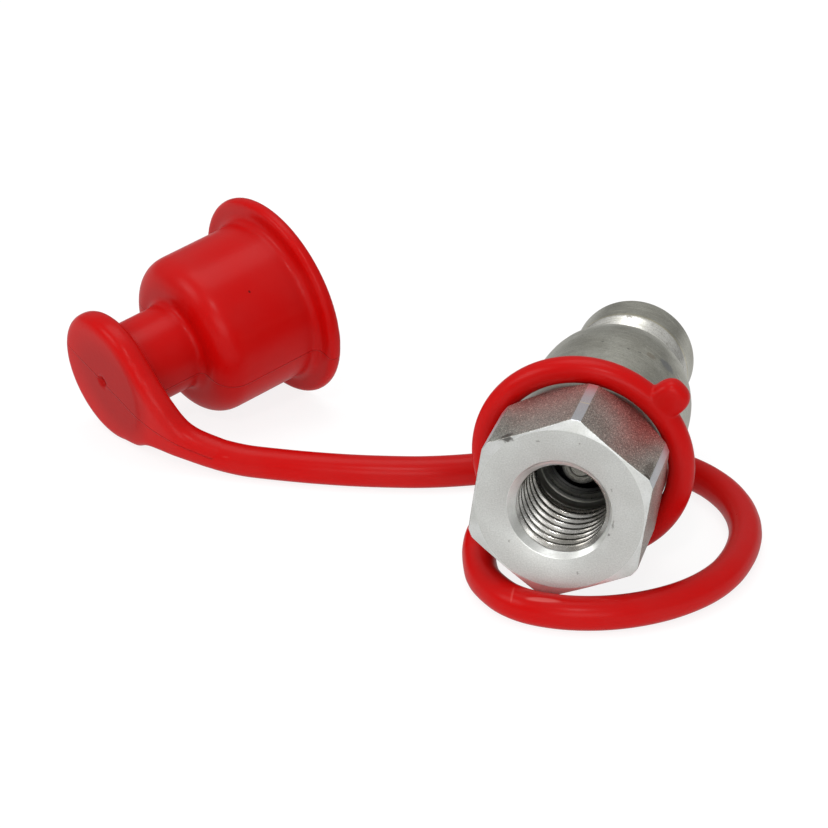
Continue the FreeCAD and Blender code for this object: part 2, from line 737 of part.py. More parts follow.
def swept(name, points, diameter):
    """A round section carried along the route through the points."""
    wire, radii = route(points)
    spine = doc.addObject("Part::Feature", f"{name}_path")
    spine.Shape = wire
    section = doc.addObject("Part::Circle", f"{name}_section")
    section.Radius = number(diameter) / 2
    section.setExpression("Radius", f"( {cell(diameter)} ) / 2")
    heading = (points[1] - points[0]).normalize()
    section.Placement = Placement(points[0], Rotation(Vector(0, 0, 1), heading))
    sweep = doc.addObject("Part::Sweep", name)
    sweep.Sections = [section]
    sweep.Spine = (spine, [f"Edge{index + 1}" for index in range(len(wire.Edges))])
    sweep.Solid = True
    sweep.Frenet = False
    doc.recompute()
    print(name, "length", round(wire.Length, 2), "radii", [round(radius, 1) for radius in radii])
    print(name, "volume", round(sweep.Shape.Volume, 1), "section x length",
          round(math.pi * (number(diameter) / 2) ** 2 * wire.Length, 1))
    return sweep


# The strap lies on the ground from the ring's root, round the port, under the nose, to the cap.
# Places are seen from the same mark.
LAID = size["strap_diameter"] / 2
root_turn = math.radians(size["root_angle"])
root_start = ring_place.multVec(
    Vector(ring_radius * math.cos(root_turn), -ring_radius * math.sin(root_turn), 0))
LOOP = [
    (-14.35, -10.3, LAID + 0.02),
    (-12.1, -15.0, LAID),
    (-6.6, -20.4, LAID),
    (1.5, -21.6, LAID),
    (10.0, -19.3, LAID),
    (17.8, -13.6, LAID),
    (23.2, -5.4, LAID),
    (25.2, 4.2, LAID),
    (24.8, 13.7, LAID),
    (21.3, 23.1, LAID),
    (15.1, 30.5, LAID),
    (7.0, 34.6, LAID),
    (-2.6, 34.3, LAID),
    (-14.2, 29.0, LAID),
    (-28.1, 21.9, LAID),
    (-40.3, 19.4, LAID),
    (-49.5, 18.5, LAID),
    (-56.6, 18.3, LAID + 0.02),
]
cap_place = dust_cap.Placement
root_end = cap_place.multVec(ROOT_SECTIONS[-1][0])
root_heading = cap_place.Rotation.multVec(ROOT_SECTIONS[-1][1]).normalize()
loop_points = [Vector(*point) + shift for point in LOOP]
root_exit = Vector(-15.35, -6.3, 3.3) + shift
exit_heading = (loop_points[0] - root_exit).normalize()
stub_points = [
    root_start + shift,
    Vector(-15.4, 0.2, 5.2) + shift,
    root_exit - exit_heading * 2.9,
    root_exit,
]
strap_points = [root_exit] + loop_points + [root_end + root_heading * 3.8, root_end]
ring_root = swept("ring_root", stub_points, "strap_diameter")
cap_strap = swept("cap_strap", strap_points, "strap_diameter")
cap_strap.Label = "cap_strap"

strap_ring = doc.addObject("Part::Fuse", "strap_ring")
strap_ring.Base = ring_band
strap_ring.Tool = ring_root
strap_ring.Label = "strap_ring"
doc.recompute()

NODES = [
    plug_body, poppet, poppet_seal, poppet_spring, valve_guide, retaining_ring,
    dust_cap, cap_strap, strap_ring,
]
for item in doc.Objects:
    if {"Invalid", "Error"} & set(item.State):
        raise ValueError(f"{item.Name} did not recompute: {item.State}")
os.makedirs("parts", exist_ok=True)
for node in NODES:
    shape = node.Shape
    if shape.isNull() or not shape.isValid() or len(shape.Solids) != 1:
        raise ValueError(f"{node.Label} is not one good solid")
    shape.exportStep(f"parts/{node.Label}.step")
    print(node.Label, "volume", round(shape.Volume, 1), shape.BoundBox)
print("shift", shift, "cap rise", round(math.degrees(cap_rise), 3), "cap height", round(cap_height, 3))
print("plug base", plug_place.Base + shift, "ring middle", ring_place.Base + shift)
print("strap", [tuple(round(value, 3) for value in point) for point in strap_points])
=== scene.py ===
import json
import logging
import math
from dataclasses import dataclass, field
from enum import Enum
from typing import Sequence

import bmesh
import bpy
import numpy as np
from mathutils import Matrix, Vector


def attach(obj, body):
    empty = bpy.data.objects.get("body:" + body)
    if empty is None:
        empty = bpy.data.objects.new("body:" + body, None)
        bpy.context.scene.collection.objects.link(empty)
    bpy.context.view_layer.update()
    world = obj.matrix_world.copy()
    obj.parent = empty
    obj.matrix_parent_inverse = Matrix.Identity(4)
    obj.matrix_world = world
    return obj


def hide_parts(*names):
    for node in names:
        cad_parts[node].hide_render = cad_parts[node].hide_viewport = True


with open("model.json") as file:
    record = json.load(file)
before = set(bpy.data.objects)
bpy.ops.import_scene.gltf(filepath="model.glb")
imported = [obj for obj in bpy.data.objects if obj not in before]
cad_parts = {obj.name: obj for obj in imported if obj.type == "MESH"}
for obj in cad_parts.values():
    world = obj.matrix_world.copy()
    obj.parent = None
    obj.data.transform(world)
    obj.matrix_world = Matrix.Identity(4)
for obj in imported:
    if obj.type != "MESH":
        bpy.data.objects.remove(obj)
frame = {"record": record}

# The male half of a hydraulic quick coupler, lying on its strap's ring, with its dust cap beside it.
# Sizes are in millimetres where a class or a function says so, and in metres elsewhere.

LOG = logging.getLogger("quick_coupler")
MM = 0.001
Array = np.ndarray


class Zone(Enum):
    """The finishes of the plug's body, some with painted shade and painted highlight, in the order of
    its material slots.
    """

    TURNED = 0
    FLAT = 1
    FACE = 2
    BORE = 3
    THREAD = 4
    STRIP = 5
    CONE = 6


def record_mount(name: str) -> dict:
    """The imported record's mount with this name."""
    return next(mount for mount in frame["record"]["mounts"] if mount["name"] == name)


@dataclass(frozen=True)
class Axes:
    """A local frame: an origin in metres and three unit directions."""

    origin: Array
    x: Array
    y: Array
    z: Array

    def place(self, points: Array) -> Array:
        """Points from local millimetres to the frame's metres.

        Args:
            points: An array whose last axis holds local x, y and z in millimetres.

        Returns:
            An array of the same shape in metres.
        """
        basis = np.stack([self.x, self.y, self.z])
        return self.origin + points @ basis * MM

    def angles(self) -> tuple[float, float, float]:
        """Euler angles that turn the row's directions into this frame's."""
        turn = Matrix([self.x, self.y, self.z])
        return tuple(turn.to_euler())


def unit(vector: Sequence[float]) -> Array:
    """The vector at length one."""
    array = np.asarray(vector, dtype=float)
    return array / np.linalg.norm(array)


def mesh_piece(name: str, points: Array, faces: Array) -> bpy.types.Object:
    """A mesh object from points and faces.

    Args:
        name: The piece's name.
        points: Vertex places in metres, one row each.
        faces: Vertex numbers, one row of four for each face.

    Returns:
        The object, linked to the scene.
    """
    mesh = bpy.data.meshes.new(name)
    mesh.from_pydata(points.tolist(), [], faces.tolist())
    piece = bpy.data.objects.new(name, mesh)
    bpy.context.scene.collection.objects.link(piece)
    return piece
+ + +
# The problem:
Your task is to reproduce exactly the lines beginning at the line containing "ring_place.Base + shift)" and ending at the line containing "imported = [obj", inclusive.

# Worked solution:
print("plug base", plug_place.Base + shift, "ring middle", ring_place.Base + shift)
print("strap", [tuple(round(value, 3) for value in point) for point in strap_points])
=== scene.py ===
import json
import logging
import math
from dataclasses import dataclass, field
from enum import Enum
from typing import Sequence

import bmesh
import bpy
import numpy as np
from mathutils import Matrix, Vector


def attach(obj, body):
    empty = bpy.data.objects.get("body:" + body)
    if empty is None:
        empty = bpy.data.objects.new("body:" + body, None)
        bpy.context.scene.collection.objects.link(empty)
    bpy.context.view_layer.update()
    world = obj.matrix_world.copy()
    obj.parent = empty
    obj.matrix_parent_inverse = Matrix.Identity(4)
    obj.matrix_world = world
    return obj


def hide_parts(*names):
    for node in names:
        cad_parts[node].hide_render = cad_parts[node].hide_viewport = True


with open("model.json") as file:
    record = json.load(file)
before = set(bpy.data.objects)
bpy.ops.import_scene.gltf(filepath="model.glb")
imported = [obj for obj in bpy.data.objects if obj not in before]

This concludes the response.